More than 3,000 epigenetic switches control daily liver cycles
Salk findings may help explain connections between dietary schedules and chronic disease
When it's dark, and we start to fall asleep, most of us think we're tired because our bodies need rest. Yet circadian rhythms affect our bodies not just on a global scale, but at the level of individual organs, and even genes.
Now, Salk scientists have determined the specific genetic switches in mice that sync liver activity to the circadian cycle. Their finding gives further insight into the mechanisms behind health-threatening conditions such as high blood sugar and high cholesterol.
"We know that genes in the liver turn on and off at different times of day and they're involved in metabolizing substances such as fat and cholesterol," says Satchidananda Panda, co-corresponding author on the paper and associate professor in Salk's Regulatory Biology Laboratory. "To understand what turns those genes on or off, we had to find the switches."
In the case of humans and other vertebrates, a brain structure called the suprachiasmatic nucleus controls circadian responses. But there are also clocks throughout the body, including our visceral organs, which tell specific genes when to make the workhorse proteins that enable basic functions in our bodies, such as producing glucose for energy.

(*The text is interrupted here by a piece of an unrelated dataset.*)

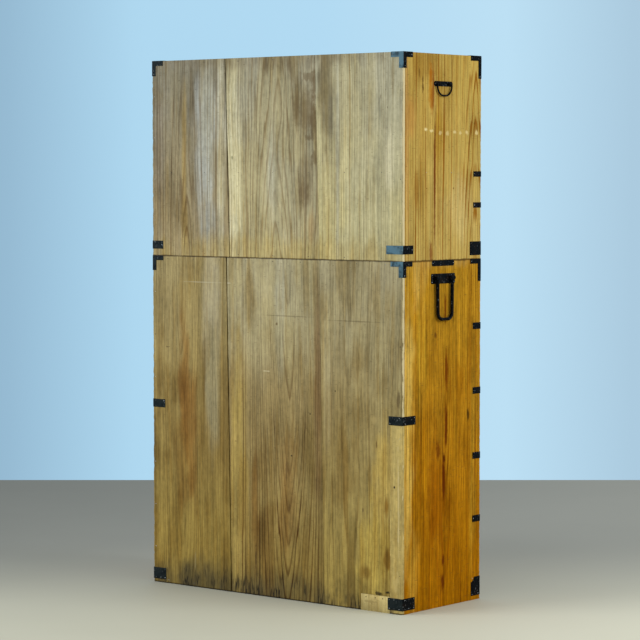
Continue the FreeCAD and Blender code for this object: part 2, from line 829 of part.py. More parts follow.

In the liver, genes that control the metabolism of fat and cholesterol turn on and off in sync with these clocks. But genes do not switch on and off by themselves. Their activity is regulated by the "epigenome," a set of molecules that signal to the genes how many proteins they should make, and, most impor - tantly from the circadian point of view, when they should be made.
To their surprise, the Salk scientists discovered that among those epigenetic switches was chromatin, the protein complex that tightly packages DNA in the cell nucleus. While chromatin is well known for the role it plays in controlling genes, it was not previously suspected of being affected by circadian cycles.
Panda and his colleagues, including Joseph R. Ecker, holder of the Salk International Council Chair in Genetics, reported their results in Cell Metabolism.